Appellant heeft op 30 augustus 2017 verzocht het besluit van 20 januari 2016 te herzien. Hij heeft daarbij verwezen naar een vonnis van de afdeling strafrecht van de rechtbank van 10 november 2016. Bij dat vonnis is onder meer bewezen verklaard dat appellant in de periode van 1 november 2013 tot en met 17 februari 2014 hennepplanten heeft geteeld en dat hij in de periode van 1 april 2013 tot en met 17 februari 2014 opzettelijk heeft nagelaten tijdig de benodigde gegevens aan het Uwv te verstrekken. Appellant stelt zich op het standpunt dat het Uwv bij dit vonnis moet aansluiten en de herziening en terugvordering tot de door de strafrechter genoemde periode moet beperken.
1.3.
Bij besluit van 28 mei 2018 heeft het Uwv dit verzoek afgewezen. Het bezwaar van appellant tegen dit besluit heeft het Uwv bij besluit van 8 augustus 2018 (bestreden besluit) ongegrond verklaard. Daarbij heeft het Uwv zich op het standpunt gesteld dat het strafvonnis geen nieuw feit is in de zin van artikel 4:6 van de Algemene wet bestuursrecht (Awb).

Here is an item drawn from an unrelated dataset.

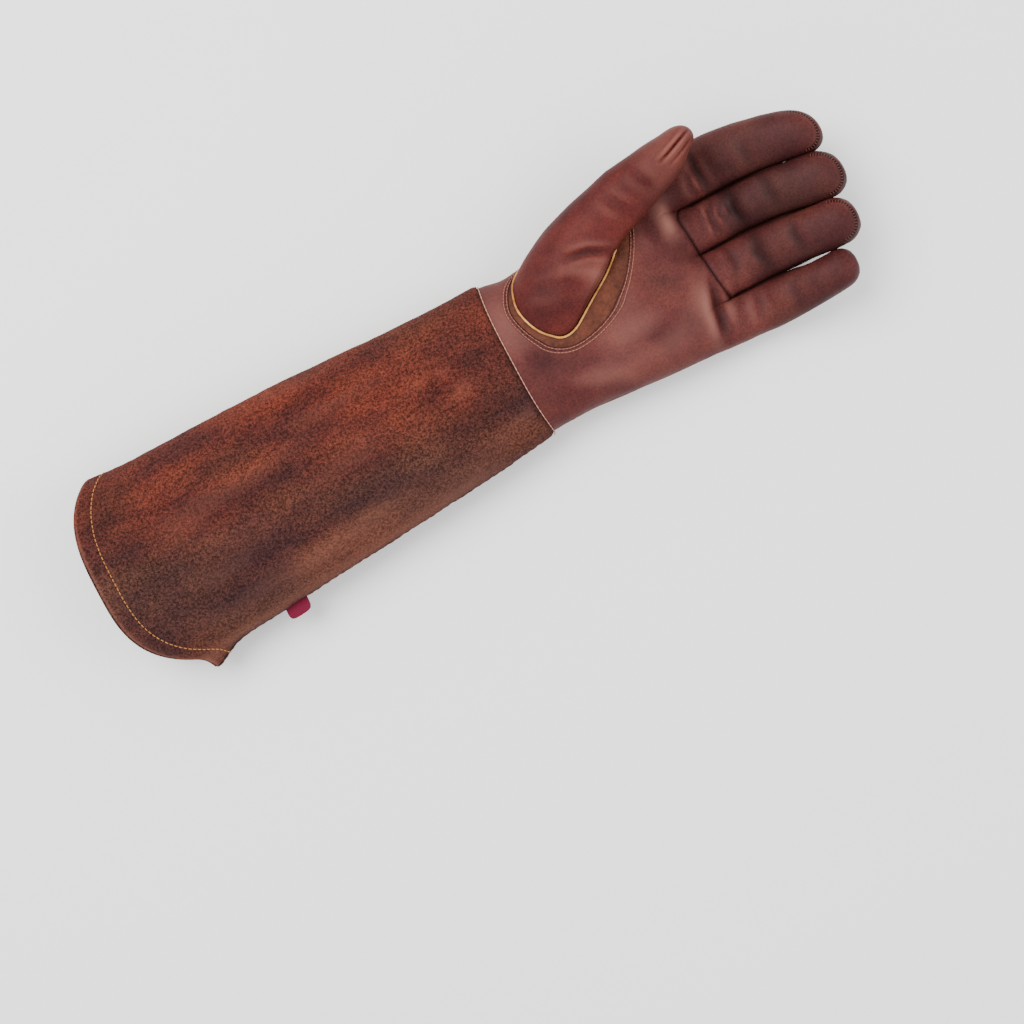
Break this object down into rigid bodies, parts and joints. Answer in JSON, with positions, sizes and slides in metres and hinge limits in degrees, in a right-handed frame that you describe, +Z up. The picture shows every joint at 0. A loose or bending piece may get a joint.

2. De rechtbank heeft het beroep van appellant tegen het bestreden besluit ongegrond verklaard. Daartoe heeft zij overwogen dat sprake is van een verzoek om terug te komen van een eerder besluit. Voor de toetsing heeft zij verwezen naar de uitspraak van de Raad van 27 december 2016 (ECLI:NL:CRVB:2016:5115). Het vonnis van 10 november 2016 dateert van na het eerdere besluit en is in zoverre nieuw. Het Uwv heeft dit vonnis echter terecht niet aangemerkt als een nieuw feit in de zin van artikel 4:6 van de Awb. Er is geen sprake van strijd met de zogenoemde onschuldpresumptie. Appellant is immers veroordeeld voor hennepteelt. Van een strafrechtelijke vrijspraak is geen sprake. Het vonnis bevat geen oordeel over de niet ten laste gelegde periode, waarover het Uwv de WAO-uitkering van appellant heeft herzien en teruggevorderd.
3.1.
In hoger beroep heeft appellant aangevoerd dat het Uwv ten onrechte niets doet met het vonnis van de strafrechter. Hij heeft erop gewezen dat hij is vrijgesproken van het meer of anders ten last gelegde. Hij heeft het financieel heel moeilijk. Hij heeft een kleine misstap begaan en wordt daar levenslang voor gestraft. Er zijn dringende redenen om van terugvordering af te zien.
3.2.
Het Uwv heeft verzocht de aangevallen uitspraak te bevestigen. Het Uwv heeft daarbij verwezen naar een uitspraak van de Raad van 23 april 2019 (ECLI:NL:CRVB:2019:1449).
4. De Raad oordeelt als volgt.
4.1.
Wat appellant heeft aangevoerd is een herhaling van wat hij in bezwaar en beroep naar voren heeft gebracht. De rechtbank heeft deze gronden gemotiveerd besproken en terecht geoordeeld dat zij niet slagen. Het vonnis van de strafrechter heeft betrekking op een kortere periode dan waarvan het Uwv bij de herziening en terugvordering van de WAO-uitkering is uitgegaan. De strafrechter heeft in dat vonnis echter geen oordeel gegeven over de periode voor 1 april 2013 respectievelijk 1 november 2013. Dat appellant is vrijgesproken van het meer of anders ten last gelegde ziet niet op die eerdere periode. Over die eerdere periode is namelijk niets ten last gelegd. De strafrechter heeft appellant dus niet vrijgesproken over die periode. Het vonnis van de strafrechter gaat daar niet over. Het Uwv heeft terecht gewezen op de uitspraak van de Raad van 23 april 2019. Van een nieuw feit in de zin van artikel 4:6 van de Awb is dus geen sprake.
4.2.
Evenmin als de rechtbank ziet de Raad aanleiding voor het oordeel dat het bestreden besluit evident onredelijk is. Dat appellant het financieel moeilijk heeft en het gevoel heeft dat hij levenslang gestraft wordt, leidt niet tot een ander oordeel. Deze gronden had appellant tegen de besluiten over de herziening van zijn uitkering in 2016 kunnen aanvoeren. Het was hem toen immers al bekend dat hij een groot bedrag moet terugbetalen.
4.3.
Uit 4.1 en 4.2 volgt dat het hoger beroep niet slaagt. De aangevallen uitspraak zal worden bevestigd.
5. Voor een veroordeling in de proceskosten bestaat geen aanleiding.

BESLISSING

De Centrale Raad van Beroep bevestigt de aangevallen uitspraak.
Deze uitspraak is gedaan door I.M.J. Hilhorst-Hagen, in tegenwoordigheid van D.S. Barthel als griffier. De beslissing is uitgesproken in het openbaar op 23 september 2020.